▶ REQUIREMENTS: Hand back each line, unchanged, from the top down to the line where "plane z = 0." sits.

▶ RECORDED INFORMATION:
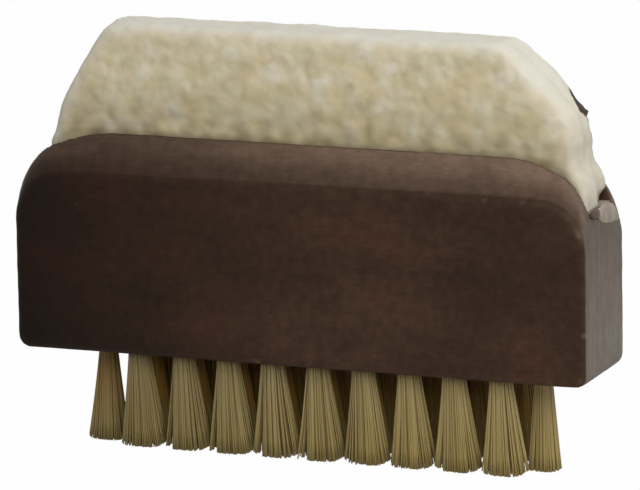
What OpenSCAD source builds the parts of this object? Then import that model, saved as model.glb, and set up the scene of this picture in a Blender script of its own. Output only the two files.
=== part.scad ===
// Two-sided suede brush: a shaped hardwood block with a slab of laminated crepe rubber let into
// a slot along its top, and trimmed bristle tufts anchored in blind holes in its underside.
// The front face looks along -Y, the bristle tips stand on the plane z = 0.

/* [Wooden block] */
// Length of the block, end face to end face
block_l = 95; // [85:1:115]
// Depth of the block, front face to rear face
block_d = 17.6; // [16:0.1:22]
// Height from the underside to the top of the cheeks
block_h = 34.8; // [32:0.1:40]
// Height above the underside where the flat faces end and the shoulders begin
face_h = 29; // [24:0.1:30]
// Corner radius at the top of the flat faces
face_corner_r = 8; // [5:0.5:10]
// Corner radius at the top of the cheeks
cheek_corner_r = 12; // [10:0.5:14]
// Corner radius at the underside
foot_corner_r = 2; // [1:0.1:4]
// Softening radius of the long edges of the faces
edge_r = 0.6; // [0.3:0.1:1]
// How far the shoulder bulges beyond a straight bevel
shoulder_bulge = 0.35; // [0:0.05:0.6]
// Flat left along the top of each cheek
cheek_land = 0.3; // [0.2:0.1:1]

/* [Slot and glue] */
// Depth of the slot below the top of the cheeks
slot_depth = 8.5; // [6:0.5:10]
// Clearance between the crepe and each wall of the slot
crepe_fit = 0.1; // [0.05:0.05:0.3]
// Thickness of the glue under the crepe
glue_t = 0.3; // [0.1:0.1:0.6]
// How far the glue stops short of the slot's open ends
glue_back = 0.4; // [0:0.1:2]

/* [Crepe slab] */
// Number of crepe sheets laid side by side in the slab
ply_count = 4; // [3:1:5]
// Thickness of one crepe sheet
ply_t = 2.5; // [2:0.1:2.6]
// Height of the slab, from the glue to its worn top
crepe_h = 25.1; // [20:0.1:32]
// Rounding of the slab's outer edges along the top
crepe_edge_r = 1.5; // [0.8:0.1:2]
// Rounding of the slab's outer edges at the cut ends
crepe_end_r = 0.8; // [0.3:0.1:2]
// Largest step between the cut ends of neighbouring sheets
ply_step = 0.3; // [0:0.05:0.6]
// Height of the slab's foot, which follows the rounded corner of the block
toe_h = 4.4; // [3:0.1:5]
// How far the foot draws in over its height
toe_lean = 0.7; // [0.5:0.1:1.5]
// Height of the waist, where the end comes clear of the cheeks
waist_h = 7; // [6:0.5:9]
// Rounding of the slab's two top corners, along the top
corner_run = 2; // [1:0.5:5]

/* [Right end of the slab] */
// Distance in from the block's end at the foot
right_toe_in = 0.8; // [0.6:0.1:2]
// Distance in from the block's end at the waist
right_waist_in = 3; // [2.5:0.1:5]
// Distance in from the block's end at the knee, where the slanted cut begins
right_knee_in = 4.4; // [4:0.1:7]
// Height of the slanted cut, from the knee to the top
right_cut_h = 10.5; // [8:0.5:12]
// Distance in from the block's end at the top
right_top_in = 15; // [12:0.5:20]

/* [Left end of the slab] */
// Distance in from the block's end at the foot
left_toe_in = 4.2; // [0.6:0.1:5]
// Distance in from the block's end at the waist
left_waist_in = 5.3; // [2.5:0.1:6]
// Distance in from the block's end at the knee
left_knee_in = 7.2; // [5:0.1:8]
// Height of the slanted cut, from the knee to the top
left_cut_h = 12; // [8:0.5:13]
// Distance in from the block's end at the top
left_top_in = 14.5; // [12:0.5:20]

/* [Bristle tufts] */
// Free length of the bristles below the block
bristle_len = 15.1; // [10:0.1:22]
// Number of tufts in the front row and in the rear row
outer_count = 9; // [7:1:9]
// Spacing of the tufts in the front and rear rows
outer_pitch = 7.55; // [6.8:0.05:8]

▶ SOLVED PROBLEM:
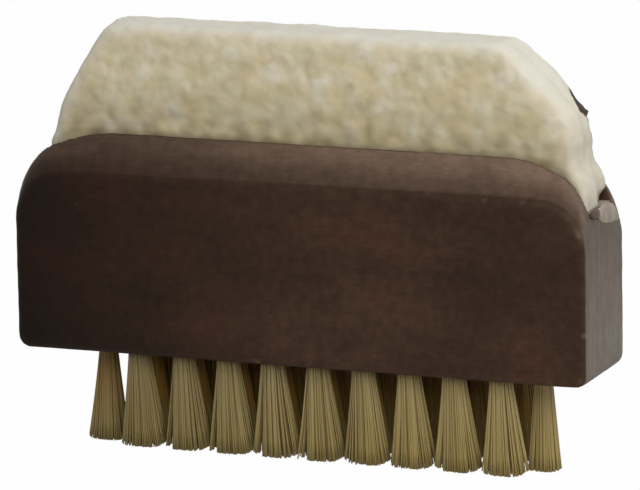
What OpenSCAD source builds the parts of this object? Then import that model, saved as model.glb, and set up the scene of this picture in a Blender script of its own. Output only the two files.
=== part.scad ===
// Two-sided suede brush: a shaped hardwood block with a slab of laminated crepe rubber let into
// a slot along its top, and trimmed bristle tufts anchored in blind holes in its underside.
// The front face looks along -Y, the bristle tips stand on the plane z = 0.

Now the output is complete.